Fine Gael MEP Brian Hayes says that “there is a lot of jealousy” about Ireland’s success in attracting foreign direct investment.
He was responding to a recommendation from the European Parliament on Tuesday urging EU member states to curb money-laundering in the bloc by ending programmes to sell visas and passports, a step the multibillion-dollar industry said would cause economic damage.
The recommendation is part of a hard-hitting report which also accused seven EU countries, including Ireland, of acting as tax havens.
The others are Luxembourg, Cyprus, Malta, Hungary, Belgium and the Netherlands.
The document is the result of a year’s work by the parliament’s committee on financial crime and tax evasion.
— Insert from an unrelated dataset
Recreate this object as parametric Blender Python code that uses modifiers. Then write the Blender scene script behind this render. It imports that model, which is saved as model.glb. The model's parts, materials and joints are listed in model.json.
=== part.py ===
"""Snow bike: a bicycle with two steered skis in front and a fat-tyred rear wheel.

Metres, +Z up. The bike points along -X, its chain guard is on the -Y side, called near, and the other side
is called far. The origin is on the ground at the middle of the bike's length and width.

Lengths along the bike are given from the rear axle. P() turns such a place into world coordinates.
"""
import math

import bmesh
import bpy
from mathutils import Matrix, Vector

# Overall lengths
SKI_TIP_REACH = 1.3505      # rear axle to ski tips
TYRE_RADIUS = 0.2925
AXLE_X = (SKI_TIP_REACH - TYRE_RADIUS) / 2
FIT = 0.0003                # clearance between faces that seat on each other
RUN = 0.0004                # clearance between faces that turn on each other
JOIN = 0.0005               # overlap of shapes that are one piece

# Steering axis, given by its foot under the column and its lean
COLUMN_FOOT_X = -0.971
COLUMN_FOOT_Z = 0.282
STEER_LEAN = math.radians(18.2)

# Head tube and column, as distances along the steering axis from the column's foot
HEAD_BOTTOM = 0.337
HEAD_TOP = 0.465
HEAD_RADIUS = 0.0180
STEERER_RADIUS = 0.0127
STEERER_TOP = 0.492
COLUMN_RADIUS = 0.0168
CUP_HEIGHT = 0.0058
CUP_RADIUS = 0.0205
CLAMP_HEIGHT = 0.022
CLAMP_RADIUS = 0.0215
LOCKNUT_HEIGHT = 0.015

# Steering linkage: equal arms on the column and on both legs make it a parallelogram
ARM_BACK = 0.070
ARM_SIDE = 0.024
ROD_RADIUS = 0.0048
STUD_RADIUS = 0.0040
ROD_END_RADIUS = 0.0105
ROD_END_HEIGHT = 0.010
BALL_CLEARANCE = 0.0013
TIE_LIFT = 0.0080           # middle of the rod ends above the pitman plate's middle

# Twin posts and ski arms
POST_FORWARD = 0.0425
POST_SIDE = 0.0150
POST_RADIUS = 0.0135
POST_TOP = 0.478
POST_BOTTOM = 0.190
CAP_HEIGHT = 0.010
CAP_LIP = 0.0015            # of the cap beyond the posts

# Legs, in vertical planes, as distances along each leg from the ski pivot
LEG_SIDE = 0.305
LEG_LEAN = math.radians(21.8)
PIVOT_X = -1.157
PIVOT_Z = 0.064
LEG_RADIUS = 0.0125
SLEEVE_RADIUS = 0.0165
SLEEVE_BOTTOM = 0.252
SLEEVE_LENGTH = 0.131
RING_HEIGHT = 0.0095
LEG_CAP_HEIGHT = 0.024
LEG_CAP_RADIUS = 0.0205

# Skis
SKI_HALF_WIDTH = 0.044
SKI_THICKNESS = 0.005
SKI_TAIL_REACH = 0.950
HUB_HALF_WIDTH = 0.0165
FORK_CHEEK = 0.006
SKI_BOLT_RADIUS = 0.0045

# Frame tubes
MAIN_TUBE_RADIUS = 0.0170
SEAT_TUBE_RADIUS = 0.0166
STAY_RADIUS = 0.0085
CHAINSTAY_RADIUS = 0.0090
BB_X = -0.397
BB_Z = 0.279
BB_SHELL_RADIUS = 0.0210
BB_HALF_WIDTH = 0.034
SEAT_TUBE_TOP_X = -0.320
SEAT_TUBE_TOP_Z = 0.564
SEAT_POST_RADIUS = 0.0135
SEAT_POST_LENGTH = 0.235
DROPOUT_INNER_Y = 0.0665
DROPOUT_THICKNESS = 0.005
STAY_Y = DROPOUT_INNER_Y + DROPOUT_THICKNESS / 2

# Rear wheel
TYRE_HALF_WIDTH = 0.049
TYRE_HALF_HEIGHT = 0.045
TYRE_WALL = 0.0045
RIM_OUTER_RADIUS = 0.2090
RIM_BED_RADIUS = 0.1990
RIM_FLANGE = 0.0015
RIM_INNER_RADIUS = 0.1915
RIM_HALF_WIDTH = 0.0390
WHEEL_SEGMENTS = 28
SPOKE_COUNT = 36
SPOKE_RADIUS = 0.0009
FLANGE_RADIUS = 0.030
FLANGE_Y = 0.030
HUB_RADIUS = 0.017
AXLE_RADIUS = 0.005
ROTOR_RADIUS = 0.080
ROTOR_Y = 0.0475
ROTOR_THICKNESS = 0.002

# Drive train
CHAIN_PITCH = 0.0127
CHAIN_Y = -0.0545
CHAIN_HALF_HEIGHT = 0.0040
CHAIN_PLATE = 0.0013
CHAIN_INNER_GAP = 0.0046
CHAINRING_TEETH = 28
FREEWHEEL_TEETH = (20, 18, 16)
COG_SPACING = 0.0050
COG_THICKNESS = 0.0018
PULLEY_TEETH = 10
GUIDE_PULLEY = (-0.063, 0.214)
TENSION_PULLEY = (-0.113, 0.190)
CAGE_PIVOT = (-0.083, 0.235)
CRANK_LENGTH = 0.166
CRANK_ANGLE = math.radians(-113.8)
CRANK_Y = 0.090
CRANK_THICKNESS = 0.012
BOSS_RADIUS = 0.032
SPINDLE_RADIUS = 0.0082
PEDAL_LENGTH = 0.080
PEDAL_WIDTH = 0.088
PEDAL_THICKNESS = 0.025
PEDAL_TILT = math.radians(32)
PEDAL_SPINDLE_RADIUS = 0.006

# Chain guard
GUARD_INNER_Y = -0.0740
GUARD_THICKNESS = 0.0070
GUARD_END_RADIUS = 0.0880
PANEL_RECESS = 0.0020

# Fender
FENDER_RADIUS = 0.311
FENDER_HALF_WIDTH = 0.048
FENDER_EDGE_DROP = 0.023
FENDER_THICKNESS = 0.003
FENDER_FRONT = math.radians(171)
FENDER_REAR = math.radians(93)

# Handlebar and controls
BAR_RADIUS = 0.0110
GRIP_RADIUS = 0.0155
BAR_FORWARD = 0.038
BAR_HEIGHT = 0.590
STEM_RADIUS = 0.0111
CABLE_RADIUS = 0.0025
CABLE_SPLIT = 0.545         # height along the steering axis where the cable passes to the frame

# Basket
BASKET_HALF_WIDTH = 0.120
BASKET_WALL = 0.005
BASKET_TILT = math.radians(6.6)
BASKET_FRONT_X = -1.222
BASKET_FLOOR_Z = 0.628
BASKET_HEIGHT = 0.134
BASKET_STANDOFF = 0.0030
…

The report has now been adopted by the whole assembly, boosting its political weight, though it remains non-binding.
Lawmakers said EU states should “phase out” as soon as possible all existing schemes to market citizenship and residency permits to wealthy foreigners.
Currently 20 of the 28 EU states run these programmes.
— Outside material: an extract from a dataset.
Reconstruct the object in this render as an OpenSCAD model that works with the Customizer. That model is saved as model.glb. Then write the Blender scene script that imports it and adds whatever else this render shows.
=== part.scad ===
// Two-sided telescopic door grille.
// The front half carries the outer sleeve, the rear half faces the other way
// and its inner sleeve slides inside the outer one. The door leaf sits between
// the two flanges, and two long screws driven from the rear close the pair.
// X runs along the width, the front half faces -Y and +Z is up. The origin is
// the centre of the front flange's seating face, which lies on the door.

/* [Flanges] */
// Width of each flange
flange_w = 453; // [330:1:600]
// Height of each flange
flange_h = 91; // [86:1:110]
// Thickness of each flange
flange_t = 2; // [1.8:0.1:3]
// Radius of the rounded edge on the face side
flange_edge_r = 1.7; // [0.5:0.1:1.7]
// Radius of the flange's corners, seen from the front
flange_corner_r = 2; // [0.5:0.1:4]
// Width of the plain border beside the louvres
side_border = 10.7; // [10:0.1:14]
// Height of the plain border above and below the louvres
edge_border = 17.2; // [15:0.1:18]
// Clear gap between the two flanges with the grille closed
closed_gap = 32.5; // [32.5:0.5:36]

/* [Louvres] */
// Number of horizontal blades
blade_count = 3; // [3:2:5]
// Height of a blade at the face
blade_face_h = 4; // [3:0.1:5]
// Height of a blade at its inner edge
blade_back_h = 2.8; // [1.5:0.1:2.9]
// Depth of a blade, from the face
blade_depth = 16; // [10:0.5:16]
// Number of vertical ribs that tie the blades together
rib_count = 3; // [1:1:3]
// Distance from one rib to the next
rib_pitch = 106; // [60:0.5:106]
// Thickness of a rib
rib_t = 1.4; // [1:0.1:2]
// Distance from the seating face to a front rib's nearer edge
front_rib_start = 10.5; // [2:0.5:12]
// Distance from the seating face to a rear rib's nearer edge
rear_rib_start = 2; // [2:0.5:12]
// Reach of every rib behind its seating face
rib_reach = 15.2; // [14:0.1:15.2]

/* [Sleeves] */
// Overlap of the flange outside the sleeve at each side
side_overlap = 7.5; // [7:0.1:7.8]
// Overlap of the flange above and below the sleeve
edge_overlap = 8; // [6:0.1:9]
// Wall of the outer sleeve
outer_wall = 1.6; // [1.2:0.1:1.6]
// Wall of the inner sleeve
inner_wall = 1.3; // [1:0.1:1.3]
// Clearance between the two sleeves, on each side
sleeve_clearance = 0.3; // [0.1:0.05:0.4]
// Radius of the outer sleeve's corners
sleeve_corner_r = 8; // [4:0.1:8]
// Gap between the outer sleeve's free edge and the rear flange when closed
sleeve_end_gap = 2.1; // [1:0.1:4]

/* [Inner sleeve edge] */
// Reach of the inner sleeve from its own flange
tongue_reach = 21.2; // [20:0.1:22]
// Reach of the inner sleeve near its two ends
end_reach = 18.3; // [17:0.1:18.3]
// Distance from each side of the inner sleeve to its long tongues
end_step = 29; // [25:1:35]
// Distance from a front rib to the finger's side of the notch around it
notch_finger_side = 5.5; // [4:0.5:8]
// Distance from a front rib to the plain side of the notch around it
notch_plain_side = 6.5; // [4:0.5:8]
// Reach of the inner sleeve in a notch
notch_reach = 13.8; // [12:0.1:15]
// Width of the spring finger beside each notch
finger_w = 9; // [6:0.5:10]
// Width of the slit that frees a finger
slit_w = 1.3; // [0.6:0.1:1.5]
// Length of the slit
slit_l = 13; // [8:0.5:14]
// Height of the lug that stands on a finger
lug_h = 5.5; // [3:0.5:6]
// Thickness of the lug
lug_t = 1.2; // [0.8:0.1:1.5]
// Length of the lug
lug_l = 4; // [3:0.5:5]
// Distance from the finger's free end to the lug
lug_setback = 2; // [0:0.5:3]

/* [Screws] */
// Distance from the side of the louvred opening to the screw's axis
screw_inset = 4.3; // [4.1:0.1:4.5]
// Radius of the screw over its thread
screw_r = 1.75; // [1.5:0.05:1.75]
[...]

Speaking on RTÉ radio’s Morning Ireland Mr Hayes said that while the perception that Ireland is a tax haven is damaging, “it is nothing new.”
The EU report “has a whole pile of issues in it” he added. Mr Hayes warned that tax harmonisation is a real threat to Ireland.
Large swathes of the report are inaccurate, he said. The ‘double Irish’ has been closed down (it will operate until next year).
Mr Hayes said he is asking colleagues in the European Parliament to show him where Ireland could get the €2billion to €3billion “if it is knocked from the tax take.”
To allow that to happen “would be absolutely irresponsible.”
He added that he did not believe that the recommendation is a direct consequence of support for Ireland in Brexit.
“The European Parliament has a huge majority of MEPs who believe they should get a bigger take of our tax.”